What (if anything) do you wish someone had told you before you started cruising?
The absolute importance of having an easy-to-stow-on-deck sufficiently-powered well-made inflatable dinghy. Also, that you really have to fight the tendency to stay too long in one place ? it?s a lot of work upping and offing somewhere else. Especially once you get comfortable in a particular harbor. Also, that you have to be alert 24/7 and this gets quite wearing on the Captain.
Is there a place you visited wish you could have stayed longer?
The Grenadines. In general, we ended up staying at most places longer than we intended and so we didn't go as far as we had thought we would.
Over the time that were been cruising, has the world of cruising changed?
Over the past decade the internet and WiFi have vastly improved communication when in harbor. Also electronic navigation has improved and become more affordable.
Do friends visit and how often?
They visited a few times, not as much as we expected.
With the benefit of hindsight, what are the boat selection criteria you would use to purchase a boat for long term cruising?
The same as we used in selecting Callipygia (criteria list is on the website)
When have you felt most in danger and what was the source?
The only time we felt in danger was twice due to our own and quite a few times due to another boat's stupidity.
((Interviewer asks for elaboration))
We nearly went on a reef one time when I was dozing in the cockpit (daylight) and Bill was "driving" - he didn't notice the surf. Thankfully, I woke up in time to turn on the motor (which thankfully kicked right on) and we headed off.
Another time early on coming down the Chesapeake bay I was below making a snack (we were tired after a long day and it was late and dark) and Bill at the helm got confused by lights and we nearly went ashore at the nuclear plant north of Solomon's. [Note that I was the Captain and had all the experience, when we started Bill was a novice and is partly color blind.]
Another time trying to pick up a mooring line on a windy day and it got wrapped around Bill's wrist and he almost had to jump overboard or have his arm torn off. Remember, never attach a line to yourself.
The last and probably scariest episode: I flew in from a trip home and took the ferry from Trinidad to Tobago where Bill and a friend had taken the boat to Scarborough from Chagauramus. When they anchored they"didn't bother" putting on the snubber (which I insisted should be SOP, but you know what a pain captain/wives are.). Scarborough is a very tight harbor with concrete jetty's and rocks on 3 sides, plus a few other boats. After we'd gone to bed, the wind came up a little and something felt wrong to me so I got up and noticed we had dragged and were heading for the rocks. Again thankfully the motor started immediately (the Black Box was full) and I was able to slowly (so as not to wrap the dragging anchor rode round the prop) move the boat to safety while Bill and our friend pulled in the anchor rode until we got to a spot where we reanchored. Lesson - always put on the snubber even if Pat is a pain in the ass about it.

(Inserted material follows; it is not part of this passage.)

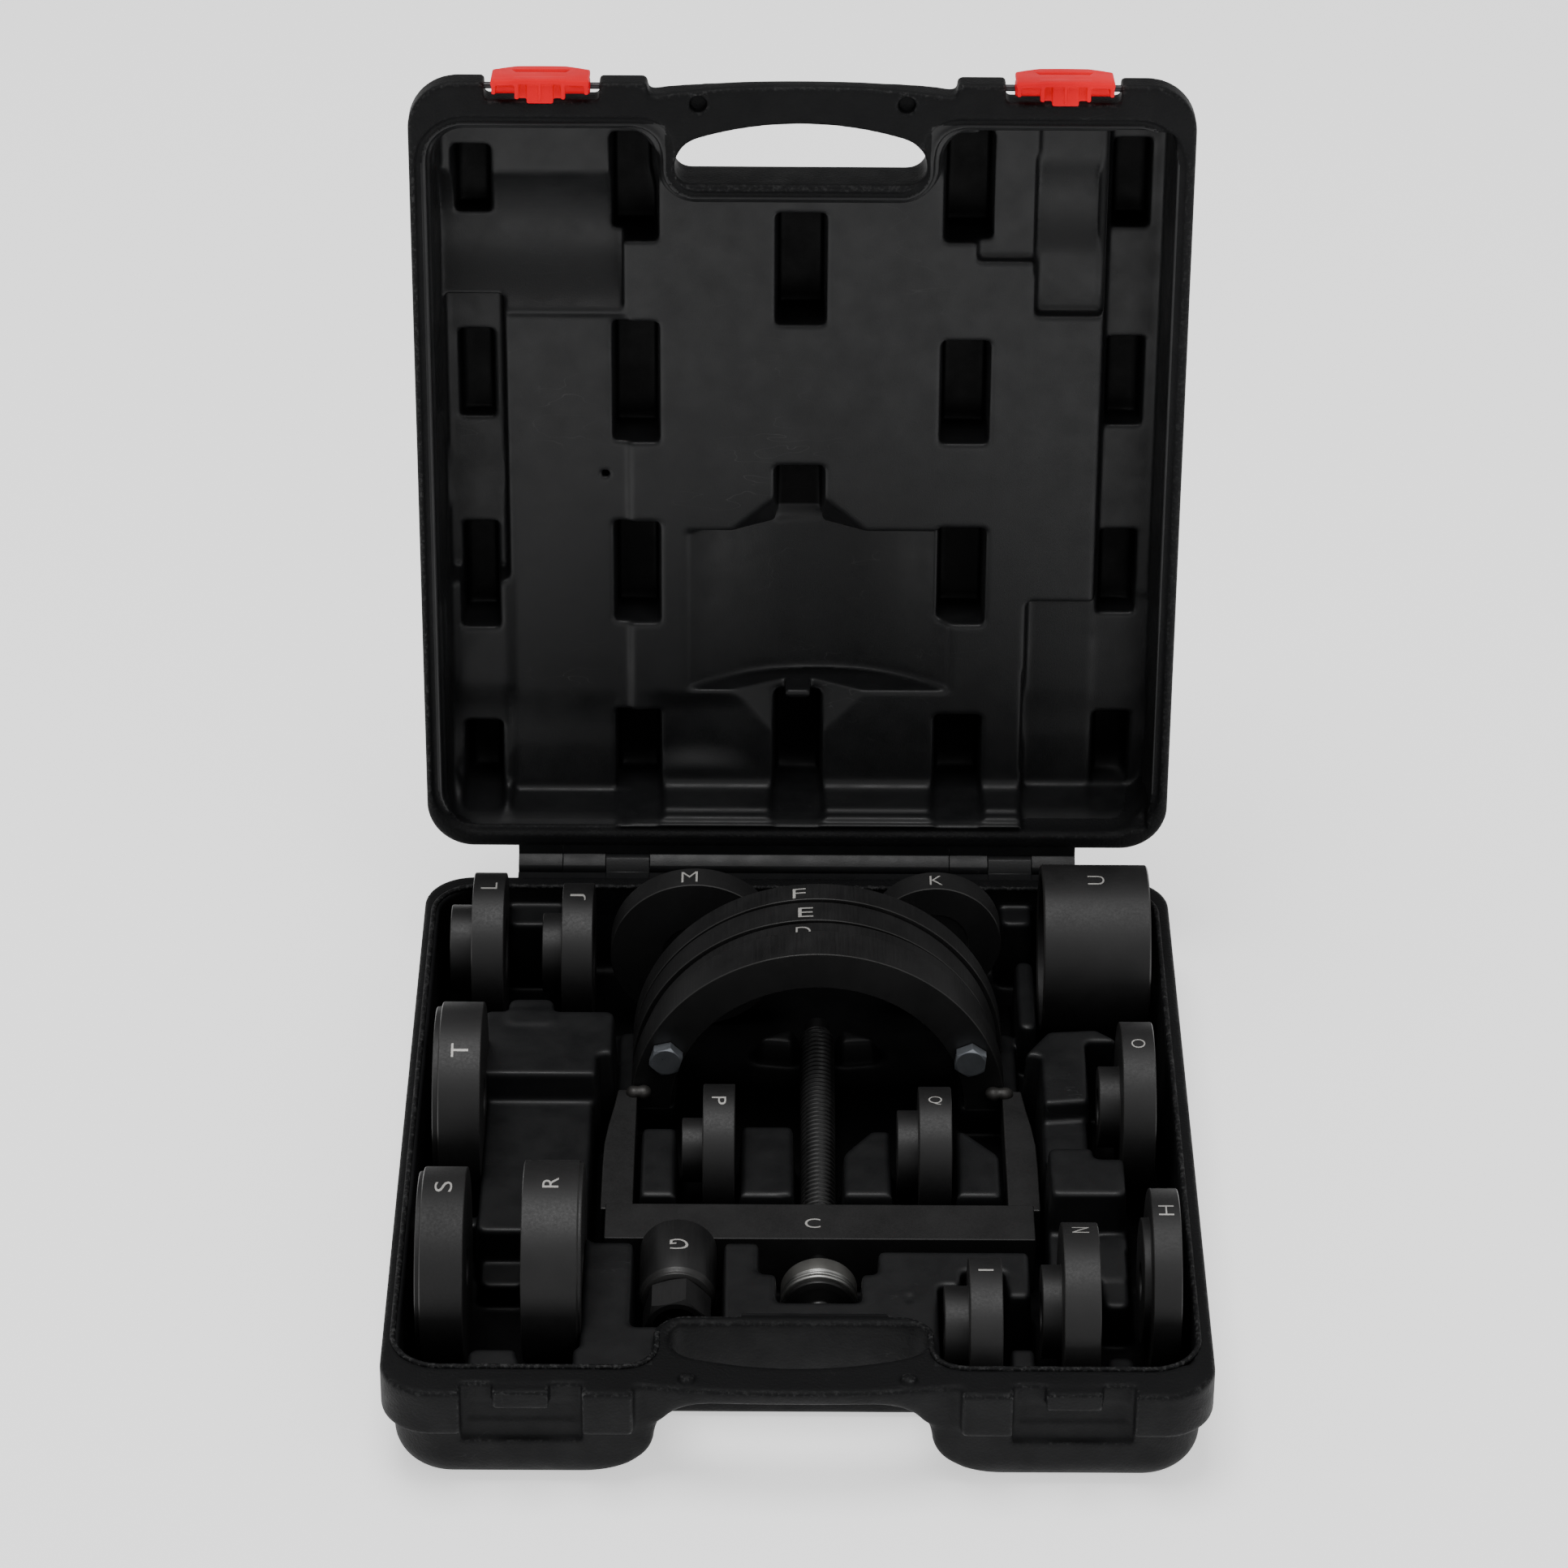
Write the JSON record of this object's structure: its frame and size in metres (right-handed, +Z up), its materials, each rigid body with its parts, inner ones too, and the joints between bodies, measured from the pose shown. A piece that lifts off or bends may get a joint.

Other's stupidity - power boat entering harbor failed to give way and almost collided with us - fortunately we had the engine running and were able to get out of it's path. Another time when we were anchored, a boat came in to anchor near us, going way too fast, and it's electric windlass died as it tried to anchor - it was pure luck that the boat didn't ram us. Another time when anchored, another boat had come in later and anchored way too close and as the wind got up we had to rustle to let out almost all our scope so the other boat didn't wham us. Fortunately there was room.

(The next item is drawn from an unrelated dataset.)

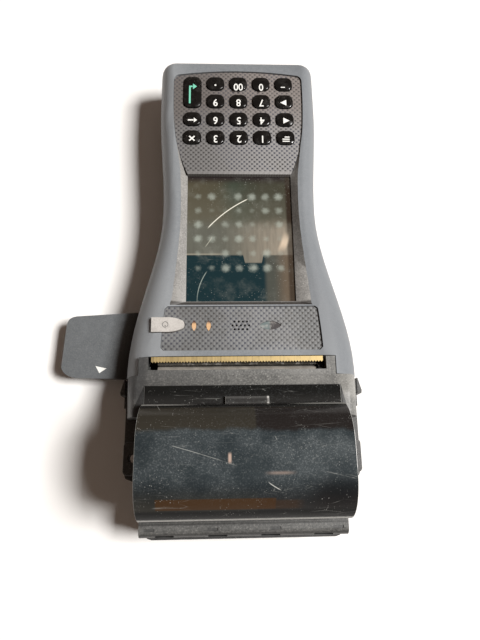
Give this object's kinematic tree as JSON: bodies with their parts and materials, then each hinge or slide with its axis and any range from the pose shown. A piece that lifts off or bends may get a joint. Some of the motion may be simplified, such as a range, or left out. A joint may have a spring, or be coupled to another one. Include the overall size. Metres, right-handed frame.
{
  "type": "handheld printer terminal",
  "caption": "Handheld data terminal with keypad, display, thermal printer under a hinged smoked cover, card guide, release levers and battery door.",
  "frame": {"origin": "on the flat outer face of the battery cover, on the centre line of the case", "axes": "+Y towards the printer end, +Z out of the display, +X to the right for a user who holds it upright"},
  "size_m": [0.1506, 0.2551, 0.056],
  "materials": {
    "case_plastic": "fine matt slate grey",
    "panel_plastic": "woven pattern print, satin",
    "dark_plastic": "fine spark texture",
    "touch_glass": "gloss, scratched",
    "display_module": "satin",
    "keypad_rubber": "matt",
    "circuit_board": "satin",
    "amber_window": "gloss",
    "blue_window": "satin",
    "steel": "plain",
    "silver_button": "silver paint",
    "brass": "satin",
    "ceramic_head": "glazed",
    "gear_plastic": "satin",
    "platen_rubber": "fine ground",
    "smoked_window": "gloss, scratched",
    "battery_wrap": "matt",
    "red_window": "gloss",
    "key_plastic": "gloss"
  },
  "bodies": {
    "case": {"top_case": "case_plastic", "lower_case": "case_plastic", "front_panel": "panel_plastic", "display_glass": "touch_glass", "lcd_module": "display_module", "keypad_mat": "keypad_rubber", "keypad_board": "circuit_board", "main_board": "circuit_board", "led_windows": "amber_window", "sensor_window": "blue_window", "speaker": "steel", "tear_blade": "brass", "thermal_head": "ceramic_head", "head_heatsink": "steel", "head_springs": "steel", "printer_chassis": "steel", "feed_motor": "steel", "idler_post": "steel", "hinge_pin": "steel", "paper_tray": "dark_plastic", "battery_pack": "battery_wrap", "battery_contacts": "brass", "scan_engine": "dark_plastic", "scan_window": "red_window", "card_guide": "case_plastic", "card_head": "steel", "strap_lugs": "dark_plastic", "case_screws": "steel", "dock_connector": "dark_plastic"},
    "lid": {"lid_frame": "dark_plastic", "lid_window": "smoked_window", "platen_bushes": "dark_plastic"},
    "platen": {"platen_shaft": "steel", "platen_roller": "platen_rubber", "platen_gear": "gear_plastic"},
    "idler": {"idler_gear": "gear_plastic"},
    "pinion": {"motor_pinion": "gear_plastic"},
    "levers": {"release_shaft": "steel", "release_levers": "dark_plastic"},
    "battery_door": {"battery_cover": "case_plastic"},
    "power_key": {"power_button": "silver_button"},
    "key_fn_cap": {"key_fn": "key_plastic"},
    "key_1_cap": {"key_1": "key_plastic"},
    "key_2_cap": {"key_2": "key_plastic"},
    "key_3_cap": {"key_3": "key_plastic"},
    "key_clear_cap": {"key_clear": "key_plastic"},
    "key_up_arrow_cap": {"key_up_arrow": "key_plastic"},
    "key_4_cap": {"key_4": "key_plastic"},
    "key_5_cap": {"key_5": "key_plastic"},
    "key_6_cap": {"key_6": "key_plastic"},
    "key_back_cap": {"key_back": "key_plastic"},
    "key_down_arrow_cap": {"key_down_arrow": "key_plastic"},
    "key_7_cap": {"key_7": "key_plastic"},
    "key_8_cap": {"key_8": "key_plastic"},
    "key_9_cap": {"key_9": "key_plastic"},
    "key_minus_cap": {"key_minus": "key_plastic"},
    "key_0_cap": {"key_0": "key_plastic"},
    "key_00_cap": {"key_00": "key_plastic"},
    "key_dot_cap": {"key_dot": "key_plastic"},
    "key_enter_cap": {"key_enter": "key_plastic"}
  },
  "joints": [
    {"name": "lid_hinge", "type": "hinge", "parent": "case", "child": "lid", "pos_m": [0, 0.155, 0.0215], "axis": [1, 0, 0], "range_deg": [-100, 0]},
    {"name": "platen_spin", "type": "hinge", "parent": "lid", "child": "platen", "pos_m": [0.0023, 0.0863, 0.0255], "axis": [1, 0, 0], "continuous": true},
    {"name": "idler_spin", "type": "hinge", "parent": "case", "child": "idler", "pos_m": [0, 0.0863, 0.0123], "axis": [1, 0, 0], "continuous": true},
    {"name": "pinion_spin", "type": "hinge", "parent": "case", "child": "pinion", "pos_m": [0, 0.07574, 0.01005], "axis": [1, 0, 0], "continuous": true},
    {"name": "release_pull", "type": "hinge", "parent": "case", "child": "levers", "pos_m": [0, 0.098, 0.0126], "axis": [1, 0, 0], "range_deg": [-15, 0], "stiffness_Nm_per_rad": 0.05, "springref_deg": 5.73},
    {"name": "battery_door_slide", "type": "slide", "parent": "case", "child": "battery_door", "axis": [0, -1, 0], "range_m": [0, 0.012]},
    {"name": "power_press", "type": "slide", "parent": "case", "child": "power_key", "axis": [0, 0, -1], "range_m": [0, 0.0006], "stiffness_N_per_m": 600, "springref_m": -0.0002},
    {"name": "key_fn_press", "type": "slide", "parent": "case", "child": "key_fn_cap", "axis": [0, 0, -1], "range_m": [0, 0.0007], "stiffness_N_per_m": 600, "springref_m": -0.0002},
    {"name": "key_1_press", "type": "slide", "parent": "case", "child": "key_1_cap", "axis": [0, 0, -1], "range_m": [0, 0.0007], "stiffness_N_per_m": 600, "springref_m": -0.0002},
    {"name": "key_2_press", "type": "slide", "parent": "case", "child": "key_2_cap", "axis": [0, 0, -1], "range_m": [0, 0.0007], "stiffness_N_per_m": 600, "springref_m": -0.0002},
    {"name": "key_3_press", "type": "slide", "parent": "case", "child": "key_3_cap", "axis": [0, 0, -1], "range_m": [0, 0.0007], "stiffness_N_per_m": 600, "springref_m": -0.0002},
    {"name": "key_clear_press", "type": "slide", "parent": "case", "child": "key_clear_cap", "axis": [0, 0, -1], "range_m": [0, 0.0007], "stiffness_N_per_m": 600, "springref_m": -0.0002},
    {"name": "key_up_arrow_press", "type": "slide", "parent": "case", "child": "key_up_arrow_cap", "axis": [0, 0, -1], "range_m": [0, 0.0007], "stiffness_N_per_m": 600, "springref_m": -0.0002},
    {"name": "key_4_press", "type": "slide", "parent": "case", "child": "key_4_cap", "axis": [0, 0, -1], "range_m": [0, 0.0007], "stiffness_N_per_m": 600, "springref_m": -0.0002},
    {"name": "key_5_press", "type": "slide", "parent": "case", "child": "key_5_cap", "axis": [0, 0, -1], "range_m": [0, 0.0007], "stiffness_N_per_m": 600, "springref_m": -0.0002},
    {"name": "key_6_press", "type": "slide", "parent": "case", "child": "key_6_cap", "axis": [0, 0, -1], "range_m": [0, 0.0007], "stiffness_N_per_m": 600, "springref_m": -0.0002},
    {"name": "key_back_press", "type": "slide", "parent": "case", "child": "key_back_cap", "axis": [0, 0, -1], "range_m": [0, 0.0007], "stiffness_N_per_m": 600, "springref_m": -0.0002},
    {"name": "key_down_arrow_press", "type": "slide", "parent": "case", "child": "key_down_arrow_cap", "axis": [0, 0, -1], "range_m": [0, 0.0007], "stiffness_N_per_m": 600, "springref_m": -0.0002},
    {"name": "key_7_press", "type": "slide", "parent": "case", "child": "key_7_cap", "axis": [0, 0, -1], "range_m": [0, 0.0007], "stiffness_N_per_m": 600, "springref_m": -0.0002},
    {"name": "key_8_press", "type": "slide", "parent": "case", "child": "key_8_cap", "axis": [0, 0, -1], "range_m": [0, 0.0007], "stiffness_N_per_m": 600, "springref_m": -0.0002},
    {"name": "key_9_press", "type": "slide", "parent": "case", "child": "key_9_cap", "axis": [0, 0, -1], "range_m": [0, 0.0007], "stiffness_N_per_m": 600, "springref_m": -0.0002},
    {"name": "key_minus_press", "type": "slide", "parent": "case", "child": "key_minus_cap", "axis": [0, 0, -1], "range_m": [0, 0.0007], "stiffness_N_per_m": 600, "springref_m": -0.0002},
    {"name": "key_0_press", "type": "slide", "parent": "case", "child": "key_0_cap", "axis": [0, 0, -1], "range_m": [0, 0.0007], "stiffness_N_per_m": 600, "springref_m": -0.0002},
    {"name": "key_00_press", "type": "slide", "parent": "case", "child": "key_00_cap", "axis": [0, 0, -1], "range_m": [0, 0.0007], "stiffness_N_per_m": 600, "springref_m": -0.0002},
    {"name": "key_dot_press", "type": "slide", "parent": "case", "child": "key_dot_cap", "axis": [0, 0, -1], "range_m": [0, 0.0007], "stiffness_N_per_m": 600, "springref_m": -0.0002},
    {"name": "key_enter_press", "type": "slide", "parent": "case", "child": "key_enter_cap", "axis": [0, 0, -1], "range_m": [0, 0.0007], "stiffness_N_per_m": 600, "springref_m": -0.0002}
  ],
  "couplings": [
    {"joint": "idler_spin", "follows": "platen_spin", "ratio": -0.83333},
    {"joint": "pinion_spin", "follows": "platen_spin", "ratio": 1.6667}
  ]
}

We had friends on two boats who had night-time collisions because they confused lights and didn't interpret the radar properly - one collided with another sailboat, and one with a freighter. Both boats suffered considerable damage.
Notice: none of these had to do with storms, which is what people think of first as the greatest danger. Most of our dangers were in harbor.

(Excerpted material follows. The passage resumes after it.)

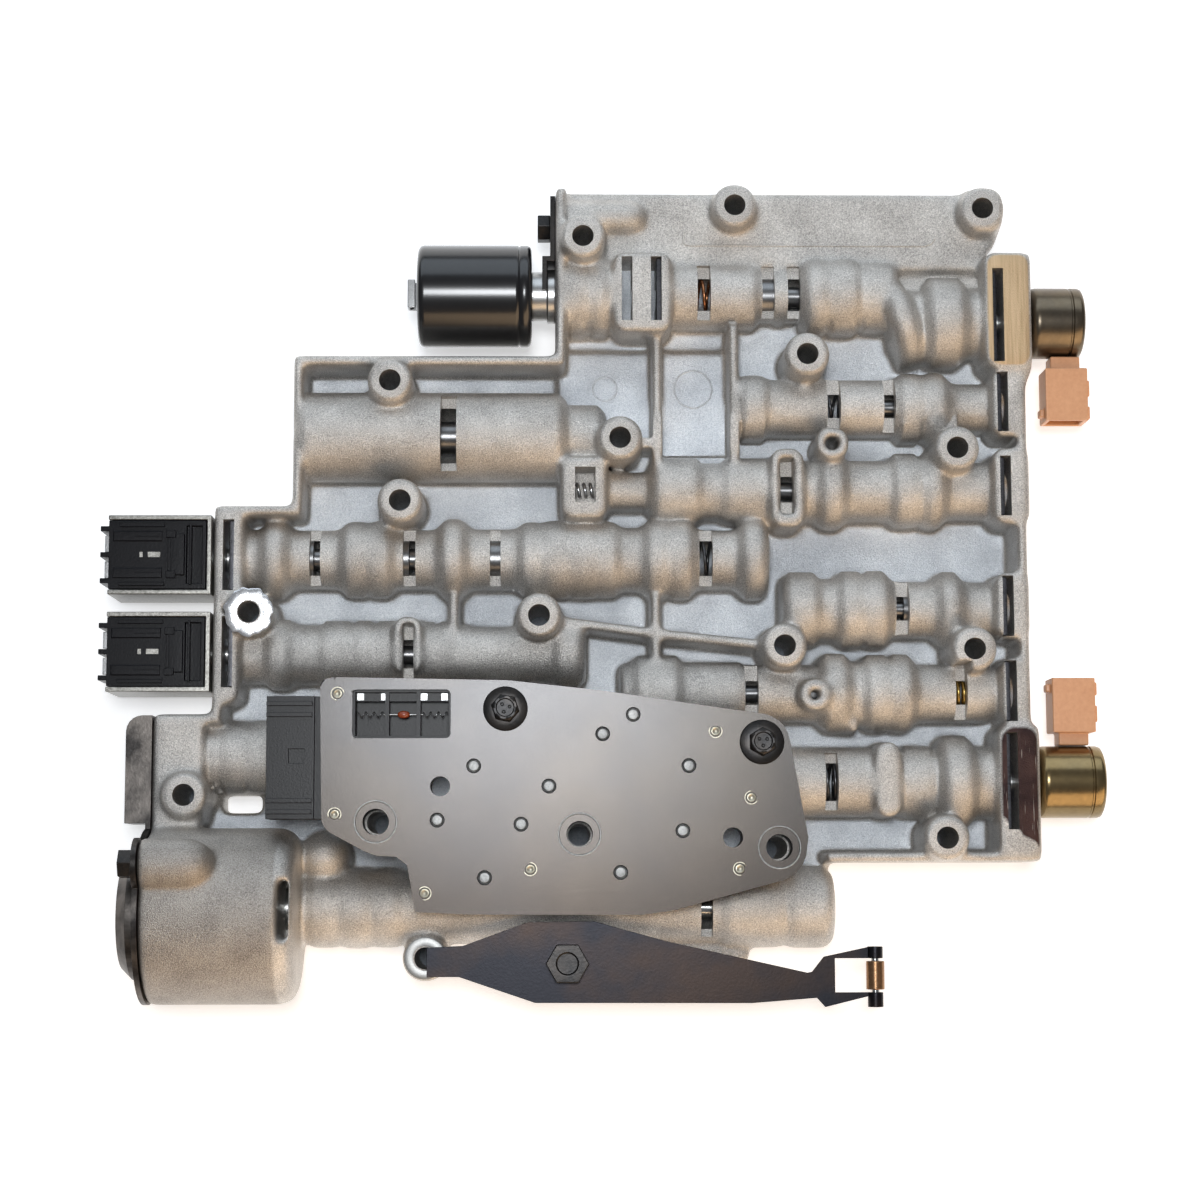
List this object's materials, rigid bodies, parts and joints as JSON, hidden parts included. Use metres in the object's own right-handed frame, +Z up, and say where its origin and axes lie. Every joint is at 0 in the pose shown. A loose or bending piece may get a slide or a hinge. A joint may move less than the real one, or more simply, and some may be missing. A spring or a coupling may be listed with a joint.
{
  "type": "transmission valve body",
  "caption": "Hydraulic control valve body of an automatic transmission: cast rows of spool-valve bores with solenoids, pressure switch, accumulator and detent spring.",
  "frame": {"origin": "hole of the middle case bolt, in the machined mating face", "axes": "+X along the valve bores towards the clutch solenoid, +Y across the bores towards the bolt flange, +Z up from the mating face"},
  "size_m": [0.3123, 0.2589, 0.0583],
  "materials": {
    "cast_aluminium": "as-cast, fine grain",
    "switch_steel": "satin",
    "black_plastic": "moulded, satin",
    "seal_rubber": "matt",
    "rivet_metal": "satin",
    "terminal_metal": "tinned",
    "orange_plastic": "glossy",
    "dark_steel": "blackened",
    "black_can": "glossy black",
    "machined_aluminium": "machined",
    "frame_steel": "satin",
    "gold_can": "yellow zinc plate",
    "dark_gold_can": "dull yellow zinc plate",
    "peach_plastic": "moulded, satin",
    "clip_steel": "dark spring steel",
    "cover_steel": "oil-stained steel",
    "spring_steel": "dark wire",
    "brass_wire": "wire",
    "ground_steel": "ground",
    "blued_steel": "blued, with brown patches",
    "bronze": "worn",
    "valve_metal": "hard anodised"
  },
  "bodies": {
    "body": {"valve_body_casting": "cast_aluminium", "switch_plate": "switch_steel", "switch_housing": "black_plastic", "switch_seals": "seal_rubber", "switch_rivets": "rivet_metal", "switch_terminals": "terminal_metal", "switch_thermistor": "orange_plastic", "switch_bolts": "dark_steel", "pressure_solenoid_can": "black_can", "pressure_solenoid_terminal": "terminal_metal", "pressure_solenoid_nose": "machined_aluminium", "pressure_solenoid_bracket": "dark_steel", "bracket_bolt": "dark_steel", "shift_solenoid_a_frame": "frame_steel", "shift_solenoid_a_coil": "black_plastic", "shift_solenoid_a_nose": "machined_aluminium", "shift_solenoid_b_frame": "frame_steel", "shift_solenoid_b_coil": "black_plastic", "shift_solenoid_b_nose": "machined_aluminium", "shift_solenoid_terminals": "terminal_metal", "clutch_solenoid_can": "gold_can", "clutch_solenoid_connector": "peach_plastic", "clutch_solenoid_nose": "machined_aluminium", "downshift_solenoid_can": "dark_gold_can", "downshift_solenoid_connector": "peach_plastic", "downshift_solenoid_nose": "machined_aluminium", "retainer_clips": "clip_steel", "bore_plugs": "machined_aluminium", "accumulator_cover": "cover_steel", "accumulator_cover_bolts": "dark_steel", "accumulator_spring": "spring_steel", "accumulator_pin": "ground_steel", "detent_spring": "blued_steel", "detent_bolt": "dark_steel", "detent_roller_pin": "ground_steel", "feed_limit_spring": "spring_steel", "downshift_control_spring": "spring_steel", "sequence_spring": "spring_steel", "regulator_spring": "spring_steel", "relay_spring": "spring_steel", "shift_spring_a": "spring_steel", "shift_spring_b": "spring_steel", "downshift_spring": "spring_steel", "overrun_spring": "brass_wire", "clutch_apply_spring": "spring_steel"},
    "feed_limit_valve": {"feed_limit_valve": "valve_metal"},
    "downshift_control_valve": {"downshift_control_valve": "valve_metal"},
    "sequence_valve": {"sequence_valve": "valve_metal"},
    "regulator_valve": {"regulator_valve": "valve_metal"},
    "relay_valve": {"relay_valve": "valve_metal"},
    "shift_valve_a": {"shift_valve_a": "valve_metal"},
    "shift_valve_b": {"shift_valve_b": "valve_metal"},
    "downshift_valve": {"downshift_valve": "valve_metal"},
    "overrun_valve": {"overrun_valve": "valve_metal"},
    "clutch_apply_valve": {"clutch_apply_valve": "valve_metal"},
    "accumulator_piston": {"accumulator_piston": "machined_aluminium", "accumulator_seal": "seal_rubber"},
    "shuttle_valve": {"shuttle_valve": "valve_metal"},
    "manual_valve": {"manual_valve": "ground_steel"},
    "detent_roller": {"detent_roller": "bronze"}
  },
  "joints": [
    {"name": "feed_limit_slide", "type": "slide", "parent": "body", "child": "feed_limit_valve", "axis": [-1, 0, 0], "range_m": [0, 0.006], "stiffness_N_per_m": 900, "springref_m": -0.003, "deforming": ["feed_limit_spring"]},
    {"name": "downshift_control_slide", "type": "slide", "parent": "body", "child": "downshift_control_valve", "axis": [-1, 0, 0], "range_m": [0, 0.006], "stiffness_N_per_m": 900, "springref_m": -0.003, "deforming": ["downshift_control_spring"]},
    {"name": "sequence_slide", "type": "slide", "parent": "body", "child": "sequence_valve", "axis": [-1, 0, 0], "range_m": [0, 0.007], "stiffness_N_per_m": 900, "springref_m": -0.003, "deforming": ["sequence_spring"]},
    {"name": "regulator_slide", "type": "slide", "parent": "body", "child": "regulator_valve", "axis": [1, 0, 0], "range_m": [0, 0.006], "stiffness_N_per_m": 1500, "springref_m": -0.003, "deforming": ["regulator_spring"]},
    {"name": "relay_slide", "type": "slide", "parent": "body", "child": "relay_valve", "axis": [-1, 0, 0], "range_m": [0, 0.005], "stiffness_N_per_m": 900, "springref_m": -0.003, "deforming": ["relay_spring"]},
    {"name": "shift_a_slide", "type": "slide", "parent": "body", "child": "shift_valve_a", "axis": [1, 0, 0], "range_m": [0, 0.006], "stiffness_N_per_m": 900, "springref_m": -0.003, "deforming": ["shift_spring_a"]},
    {"name": "shift_b_slide", "type": "slide", "parent": "body", "child": "shift_valve_b", "axis": [1, 0, 0], "range_m": [0, 0.006], "stiffness_N_per_m": 900, "springref_m": -0.003, "deforming": ["shift_spring_b"]},
    {"name": "downshift_slide", "type": "slide", "parent": "body", "child": "downshift_valve", "axis": [-1, 0, 0], "range_m": [0, 0.006], "stiffness_N_per_m": 900, "springref_m": -0.003, "deforming": ["downshift_spring"]},
    {"name": "overrun_slide", "type": "slide", "parent": "body", "child": "overrun_valve", "axis": [1, 0, 0], "range_m": [0, 0.005], "stiffness_N_per_m": 900, "springref_m": -0.003, "deforming": ["overrun_spring"]},
    {"name": "clutch_apply_slide", "type": "slide", "parent": "body", "child": "clutch_apply_valve", "axis": [-1, 0, 0], "range_m": [0, 0.006], "stiffness_N_per_m": 900, "springref_m": -0.003, "deforming": ["clutch_apply_spring"]},
    {"name": "accumulator_slide", "type": "slide", "parent": "body", "child": "accumulator_piston", "axis": [1, 0, 0], "range_m": [0, 0.008], "stiffness_N_per_m": 3000, "springref_m": -0.003, "deforming": ["accumulator_spring"]},
    {"name": "shuttle_slide", "type": "slide", "parent": "body", "child": "shuttle_valve", "axis": [1, 0, 0], "range_m": [0, 0.008]},
    {"name": "manual_slide", "type": "slide", "parent": "body", "child": "manual_valve", "axis": [1, 0, 0], "range_m": [0, 0.018]},
    {"name": "roller_spin", "type": "hinge", "parent": "body", "child": "detent_roller", "pos_m": [0.10282, -0.1103, 0.03265], "axis": [0, 1, 0], "continuous": true}
  ]
}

That's what comes to mind. Our own stupidity sticks in my mind more than the other stuff.
What do you think is a common cruising myth.
There's no such thing as fair wind and following seas. The wind is almost never in the ideal direction. Also, pirates and hurricanes. If you plan properly there's no need to worry about them.
What piece(s) of gear would you leave on the dock next time?
The Portabote - quickly traded it in for an inflatable. Why? Totally unsuited to cruising.
Can you think of a sailing tip (e.g., sail trim, sail combination) specific to offshore passages (e.g., related to swells)?
We often ended up motor sailing for added stability and/or so we could sail a bit closer to the wind. Also, it's really important to be able to heave to in any kind of weather.
What question do you wish I would have asked you besides the ones I've asked you and how would you answer it?
Start when you're young, don't wait 'til retirement. Also, people ask how much money does it take? It takes whatever you've got, a boat really is a hole in the water. If you don't have much money, you have to be resourceful. But don't let that make you wait. A few other things: the importance of marine radio and radar - expect to spend a great deal of time climbing up those learning curves. Radar is a must for navigation as well as collision/storm avoidance, and you have to learn how to interpret it properly.